Rituals, festivals, holidays

Trip to the Sea

Main Piece
John Ledyard was a Dartmouth student, and he paddled a canoe from Dartmouth, all the way to the ocean. So every year now since then, we do something called the “Trip to the Sea”, where they model his journey, and you canoe from Dartmouth down the Connecticut river out to the Atlantic Ocean, over by Connecticut.

Background
The informant was a student at Dartmouth College, where she observed this tradition taking place. She did not participate in the tradition, but knew closely someone who did. Dartmouth College is situated high on the Connecticut River, which drains out south through Vermont, New Hampshire, Massachusetts, and then to Connecticut, connecting it with the Atlantic Ocean.

Context
The informant is a 23-year-old women, born and raised in Southern California. She graduated Dartmouth College in 2018, having attended since 2014. This information was provided to me while seated outside her family home in Palm Springs, California, on April 20th, 2019.

Analysis
I would love to claim to want to participate in this tradition, but after consulting a map, I don’t think I would want to. The trip is really long, spanning four different states! However, I love that this tradition has continued and that they do it every year! I think that the students who complete the Trip to the Sea must feel very proud and accomplished, and I bet receive great respect from other students. This seems typical of Dartmouth – they seem to have many outdoor activities and traditions, probably from being so isolated up in the woods! I also find it interesting that this John Ledyard has two seperate traditions rooted with his name at Dartmouth – must have been very influential. According to the additional research I did in the Dartmouth Folklore Collection, this ritual has a further tradition: the participants row nude through Hartford, Connecticut, until they reach the city boundaries. It is also only the seniors who take part in the trip – making the ritual into something looked forward to over their Dartmouth career, truly cementing the ritual as a kind of initiation-like ritual, including the students into a longstanding history of others who have completed the trip.
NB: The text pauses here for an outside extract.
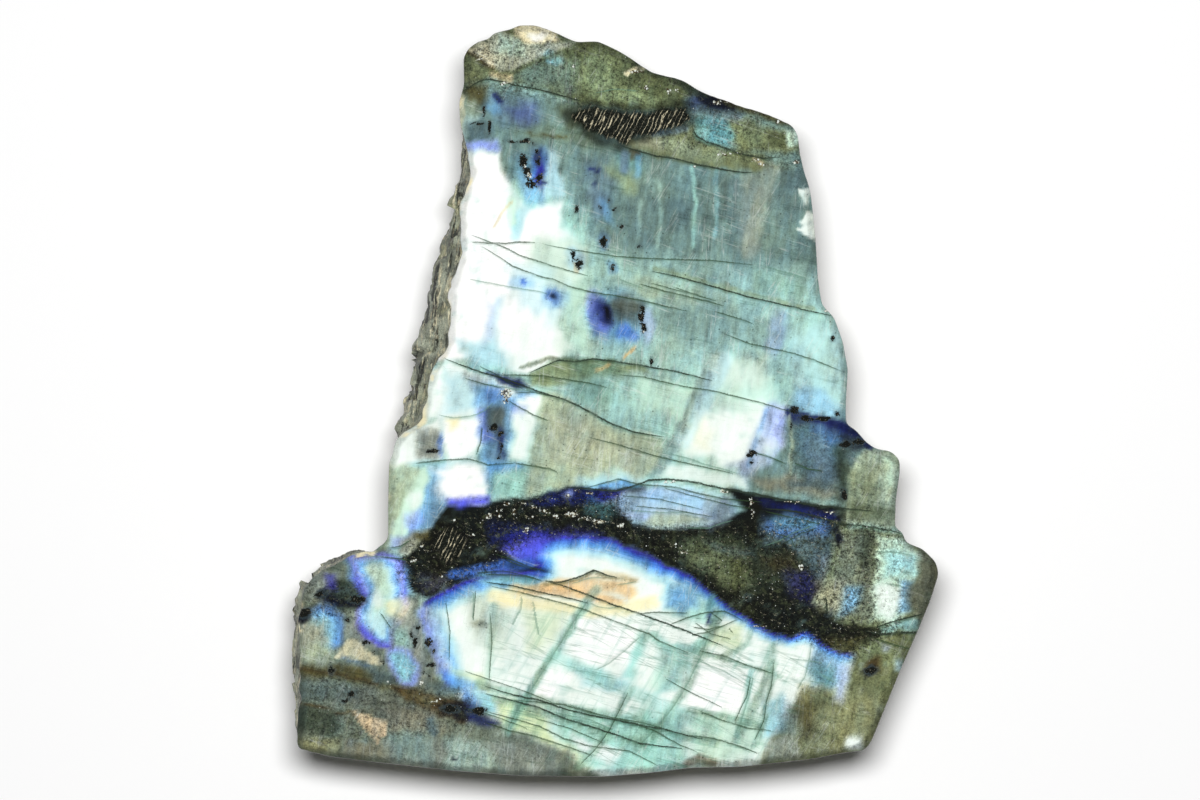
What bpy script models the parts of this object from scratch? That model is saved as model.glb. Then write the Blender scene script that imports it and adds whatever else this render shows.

For another collection of this ritual, please see the Dartmouth Folklore Collection. It can be found online, or currently through this hyperlink: https://journeys.dartmouth.edu/folklorearchive/2016/05/27/trips-to-the-sea/

Customs
Initiations

Dartmouth Night

The informant is a 20 year old student who is currently studying at Dartmouth. He recounts his experience with this initiation tradition and how it made him already feel a part of something.

  • So during homecoming weekend at Dartmouth, there is a Dartmouth tradition that tons of alumni come back to campus and are welcomed back into the frats- and each class builds its own bonfire structure, so my class, being a freshman would be 19, and the number of the year you graduate is placed on the top of the structure ( the structure is made out of wood and it is 50 feet high) I didn’t personally participate in making it but my class did. Then on the night of the bonfire, the entire freshman class starts at one dorm and moves through the campus picking up other freshman from each dorm building and eventually making their way to the green, which is where the bonfire getting ready to be lit. Then the freshman are welcomed into an inner circle around which all the other classes and alumni are standing and chanting. The bonfire is lit by select freshman, those who built it, and the freshman class begins to run around the bonfire the number of laps of their graduating year- meanwhile, all the surrounding upper-classmen heckle the freshman to run across the inner circle and touch the fire (which is completely guarded by Hanover police and security because its technically considered trespassing). Eventually, someone finally breaks free of the lap running and tries to touch the fire instigating others to do the same. Literally the police tackle people. This has been a tradition for a really long time, President William Jewett Tucker introduced the ceremony of Dartmouth Night in 1895
  • me: so what is the significance of touching the fire?
  • If you are caught then you are brought to the police station and the understanding is that an alumni will bail you out of jail, but if you’re not caught, you are seen as a legend from your fellow classmates and the older kids.
  • I first heard about this tradition from a sophomore, who touched the fire himself, and was clearly still prideful of that, it was within the first couple of weeks of school.
  • I actually did an interview about this in the school paper, but touching the fire for me provided the best welcome possible into dartmouth and solidified the fact that this is a good place for me.

ANALYSIS:

I think that initiations can be really important for anyone in-group. In my opinion they immediately create a sense of community and a feeling of belonging which is so important for a group to stay strong and connected.